■ Given problem ■
In the listing below, locate the line containing "The Blender code" and the line containing "side = outward_of(place)". Output both of them and every line between, exactly as written, and nothing more.

■ Excerpted data ■
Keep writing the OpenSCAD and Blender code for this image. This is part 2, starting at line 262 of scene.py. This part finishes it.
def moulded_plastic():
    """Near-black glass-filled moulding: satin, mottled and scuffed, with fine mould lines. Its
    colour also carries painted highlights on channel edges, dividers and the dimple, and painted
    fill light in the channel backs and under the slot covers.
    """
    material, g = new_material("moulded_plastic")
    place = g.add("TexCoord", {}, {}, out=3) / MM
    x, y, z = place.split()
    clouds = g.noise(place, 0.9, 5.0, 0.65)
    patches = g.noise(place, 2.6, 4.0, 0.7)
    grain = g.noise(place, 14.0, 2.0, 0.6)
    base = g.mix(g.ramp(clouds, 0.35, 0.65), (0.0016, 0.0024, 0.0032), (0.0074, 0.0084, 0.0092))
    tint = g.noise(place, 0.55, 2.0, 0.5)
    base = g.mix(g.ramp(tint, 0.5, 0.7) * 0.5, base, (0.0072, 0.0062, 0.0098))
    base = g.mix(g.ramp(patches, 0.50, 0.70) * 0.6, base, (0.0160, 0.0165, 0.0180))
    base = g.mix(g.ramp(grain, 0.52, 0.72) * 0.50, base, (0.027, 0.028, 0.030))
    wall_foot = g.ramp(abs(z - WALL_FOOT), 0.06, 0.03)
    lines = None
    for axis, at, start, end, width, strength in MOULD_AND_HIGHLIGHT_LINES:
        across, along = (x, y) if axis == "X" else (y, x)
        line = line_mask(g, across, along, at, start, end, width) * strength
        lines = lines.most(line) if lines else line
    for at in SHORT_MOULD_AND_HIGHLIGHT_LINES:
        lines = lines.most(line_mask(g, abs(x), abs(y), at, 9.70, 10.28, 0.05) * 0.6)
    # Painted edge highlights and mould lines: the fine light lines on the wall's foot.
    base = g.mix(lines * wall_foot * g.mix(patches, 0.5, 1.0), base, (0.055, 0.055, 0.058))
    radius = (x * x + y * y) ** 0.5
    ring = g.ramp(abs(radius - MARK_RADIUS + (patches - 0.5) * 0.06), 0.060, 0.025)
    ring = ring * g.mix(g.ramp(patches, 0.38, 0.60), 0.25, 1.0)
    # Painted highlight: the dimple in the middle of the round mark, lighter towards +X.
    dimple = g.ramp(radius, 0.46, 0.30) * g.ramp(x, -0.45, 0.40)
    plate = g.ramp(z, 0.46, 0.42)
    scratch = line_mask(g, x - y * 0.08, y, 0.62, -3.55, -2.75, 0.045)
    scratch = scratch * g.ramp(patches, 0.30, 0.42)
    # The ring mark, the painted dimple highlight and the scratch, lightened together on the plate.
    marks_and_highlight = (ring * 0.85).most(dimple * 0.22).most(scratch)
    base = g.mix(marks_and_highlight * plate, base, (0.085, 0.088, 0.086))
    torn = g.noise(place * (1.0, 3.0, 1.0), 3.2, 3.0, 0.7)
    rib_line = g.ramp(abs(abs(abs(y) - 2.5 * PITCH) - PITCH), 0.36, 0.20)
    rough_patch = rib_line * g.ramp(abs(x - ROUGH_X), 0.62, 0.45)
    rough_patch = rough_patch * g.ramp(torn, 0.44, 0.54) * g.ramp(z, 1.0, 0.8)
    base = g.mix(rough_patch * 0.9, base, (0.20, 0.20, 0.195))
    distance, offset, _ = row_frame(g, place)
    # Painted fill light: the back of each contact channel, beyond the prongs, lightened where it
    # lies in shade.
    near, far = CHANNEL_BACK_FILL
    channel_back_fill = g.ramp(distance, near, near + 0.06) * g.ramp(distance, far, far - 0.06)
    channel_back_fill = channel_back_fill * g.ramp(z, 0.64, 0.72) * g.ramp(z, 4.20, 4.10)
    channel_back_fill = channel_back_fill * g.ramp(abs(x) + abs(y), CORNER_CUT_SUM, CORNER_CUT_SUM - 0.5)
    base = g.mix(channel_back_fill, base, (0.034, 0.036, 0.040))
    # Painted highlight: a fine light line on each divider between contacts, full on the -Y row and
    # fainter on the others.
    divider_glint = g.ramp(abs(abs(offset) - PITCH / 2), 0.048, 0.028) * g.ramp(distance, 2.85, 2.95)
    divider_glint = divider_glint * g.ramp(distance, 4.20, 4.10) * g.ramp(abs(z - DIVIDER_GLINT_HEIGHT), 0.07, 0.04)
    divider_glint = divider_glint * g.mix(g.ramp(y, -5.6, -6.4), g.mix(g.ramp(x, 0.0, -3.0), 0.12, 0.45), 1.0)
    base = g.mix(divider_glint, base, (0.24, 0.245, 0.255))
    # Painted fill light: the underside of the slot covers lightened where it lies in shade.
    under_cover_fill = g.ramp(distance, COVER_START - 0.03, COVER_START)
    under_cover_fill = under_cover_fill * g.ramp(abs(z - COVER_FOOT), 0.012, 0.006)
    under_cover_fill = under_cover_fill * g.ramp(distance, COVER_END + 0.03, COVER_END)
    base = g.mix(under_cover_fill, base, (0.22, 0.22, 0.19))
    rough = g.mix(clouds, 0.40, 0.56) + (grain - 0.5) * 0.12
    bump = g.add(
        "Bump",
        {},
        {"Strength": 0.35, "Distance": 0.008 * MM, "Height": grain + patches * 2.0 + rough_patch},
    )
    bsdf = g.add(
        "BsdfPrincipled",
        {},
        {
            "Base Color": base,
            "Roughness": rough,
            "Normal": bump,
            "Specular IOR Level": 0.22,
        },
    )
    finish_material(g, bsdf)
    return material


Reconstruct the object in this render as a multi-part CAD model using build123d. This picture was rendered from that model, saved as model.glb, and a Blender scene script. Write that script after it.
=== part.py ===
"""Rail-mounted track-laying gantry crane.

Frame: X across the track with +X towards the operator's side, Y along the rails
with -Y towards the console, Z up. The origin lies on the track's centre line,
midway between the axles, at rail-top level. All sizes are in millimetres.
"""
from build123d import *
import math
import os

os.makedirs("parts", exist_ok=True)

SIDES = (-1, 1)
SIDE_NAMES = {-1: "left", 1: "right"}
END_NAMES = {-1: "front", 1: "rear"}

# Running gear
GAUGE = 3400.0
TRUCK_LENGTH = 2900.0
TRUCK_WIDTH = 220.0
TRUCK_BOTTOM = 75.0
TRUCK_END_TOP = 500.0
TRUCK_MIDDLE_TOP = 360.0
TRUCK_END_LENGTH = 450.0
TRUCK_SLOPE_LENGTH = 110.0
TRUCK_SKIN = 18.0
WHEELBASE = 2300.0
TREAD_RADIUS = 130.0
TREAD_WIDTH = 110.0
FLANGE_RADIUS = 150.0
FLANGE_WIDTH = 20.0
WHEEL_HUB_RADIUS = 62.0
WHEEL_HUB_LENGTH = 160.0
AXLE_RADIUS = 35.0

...

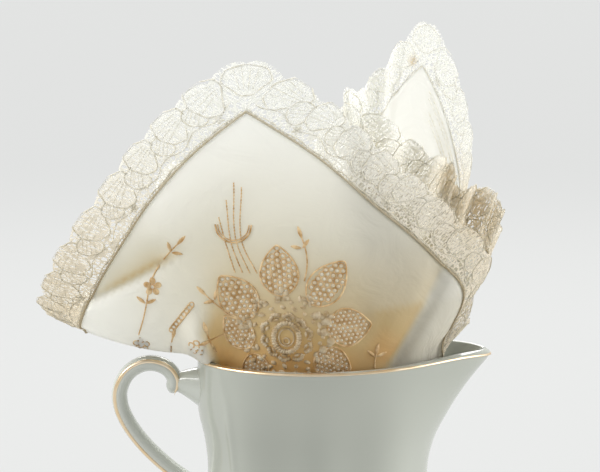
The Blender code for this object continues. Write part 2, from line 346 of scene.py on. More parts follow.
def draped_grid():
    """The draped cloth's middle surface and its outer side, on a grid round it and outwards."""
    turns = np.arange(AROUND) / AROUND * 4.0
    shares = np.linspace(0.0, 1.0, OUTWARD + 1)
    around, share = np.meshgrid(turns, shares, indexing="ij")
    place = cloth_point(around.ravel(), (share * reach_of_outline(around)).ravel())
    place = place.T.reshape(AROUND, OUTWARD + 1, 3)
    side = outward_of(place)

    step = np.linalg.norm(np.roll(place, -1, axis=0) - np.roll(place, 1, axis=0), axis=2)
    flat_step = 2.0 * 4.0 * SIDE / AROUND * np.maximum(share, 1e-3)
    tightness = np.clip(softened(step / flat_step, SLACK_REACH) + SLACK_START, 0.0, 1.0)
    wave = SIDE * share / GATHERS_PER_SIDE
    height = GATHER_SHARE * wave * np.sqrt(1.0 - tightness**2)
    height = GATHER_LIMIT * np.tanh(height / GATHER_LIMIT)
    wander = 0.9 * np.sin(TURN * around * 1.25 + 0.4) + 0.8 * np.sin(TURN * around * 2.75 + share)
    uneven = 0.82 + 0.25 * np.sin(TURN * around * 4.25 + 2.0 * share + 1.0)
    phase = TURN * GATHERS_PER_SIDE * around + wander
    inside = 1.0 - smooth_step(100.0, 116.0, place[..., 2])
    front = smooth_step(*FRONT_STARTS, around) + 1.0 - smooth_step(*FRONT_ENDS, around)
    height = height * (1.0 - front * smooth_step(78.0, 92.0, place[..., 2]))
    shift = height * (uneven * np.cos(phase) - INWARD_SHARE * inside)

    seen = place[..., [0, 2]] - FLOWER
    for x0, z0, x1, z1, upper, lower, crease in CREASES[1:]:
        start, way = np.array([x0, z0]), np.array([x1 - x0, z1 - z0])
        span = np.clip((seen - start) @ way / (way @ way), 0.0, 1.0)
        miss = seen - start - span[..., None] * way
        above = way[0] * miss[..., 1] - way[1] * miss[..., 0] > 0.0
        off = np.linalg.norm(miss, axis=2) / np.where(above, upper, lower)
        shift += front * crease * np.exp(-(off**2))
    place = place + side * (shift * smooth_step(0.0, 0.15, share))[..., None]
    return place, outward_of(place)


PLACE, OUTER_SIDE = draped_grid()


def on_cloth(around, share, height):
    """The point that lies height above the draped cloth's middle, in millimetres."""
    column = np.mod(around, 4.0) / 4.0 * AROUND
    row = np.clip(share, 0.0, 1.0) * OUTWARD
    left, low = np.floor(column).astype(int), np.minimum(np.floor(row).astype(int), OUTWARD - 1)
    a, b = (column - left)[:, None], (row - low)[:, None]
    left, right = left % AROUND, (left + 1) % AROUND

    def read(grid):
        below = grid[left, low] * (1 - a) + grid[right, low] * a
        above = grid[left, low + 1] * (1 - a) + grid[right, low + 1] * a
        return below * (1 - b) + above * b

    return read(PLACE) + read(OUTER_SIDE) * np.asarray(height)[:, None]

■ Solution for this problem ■
The Blender code for this object continues. Write part 2, from line 346 of scene.py on. More parts follow.
def draped_grid():
    """The draped cloth's middle surface and its outer side, on a grid round it and outwards."""
    turns = np.arange(AROUND) / AROUND * 4.0
    shares = np.linspace(0.0, 1.0, OUTWARD + 1)
    around, share = np.meshgrid(turns, shares, indexing="ij")
    place = cloth_point(around.ravel(), (share * reach_of_outline(around)).ravel())
    place = place.T.reshape(AROUND, OUTWARD + 1, 3)
    side = outward_of(place)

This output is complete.